Clinical Practice Guidelines for Clostridium difficile Infection in Adults and Children
There’s a new sheriff in town for C. difficile, according to these recent guidelines by the Infectious Diseases Society of America and Society for Healthcare Epidemiology of America.9 Rather than depending on the old standby, metronidazole, we are entering an era favoring oral vancomycin and fidaxomicin. The use of metronidazole is allowed only begrudgingly as third-line therapy for initial infection when cost is a serious concern. Now, it’s not unreasonable to consider vancomycin and fidaxomicin as significantly more effective than metronidazole. However, cost is definitely a concern. A course of oral vancomycin is fairly expensive at prices ranging from $200 to $400, but fidaxomicin tips the scales at more than $3,500. It should be fairly unsurprising that many of the authors of these new guidelines have conflicts of interest with the pharmaceutical industry.

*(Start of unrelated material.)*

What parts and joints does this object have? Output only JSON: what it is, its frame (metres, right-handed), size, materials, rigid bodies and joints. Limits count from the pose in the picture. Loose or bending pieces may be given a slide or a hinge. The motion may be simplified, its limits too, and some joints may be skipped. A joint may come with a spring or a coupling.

HEART Score for Suspected Acute Coronary Syndrome
The HEART Score has gained in popularity over the past few years, and it has been well-validated as an effective risk-stratification tool for the early disposition of patients with chest pain. Typically, scores between 0 and 3 are considered “low risk,” with rates of major adverse cardiac events (MACE) within six weeks between 0.9 percent and 1.7 percent. However, in this large “real-world” cohort, six-week MACE for the low-risk cohort was only 0.4 percent.10 The authors propose that after an acute myocardial infarction has been ruled out with biomarkers and an ECG, the cutoff ought to be a HEART score of 5. This threshold would then confer a 30-day risk for death or acute myocardial infarction of only 1.1 percent. A protocol for early disposition of scores up to 5 could allow for early discharge of up to 90 percent of all patients presenting with chest pain.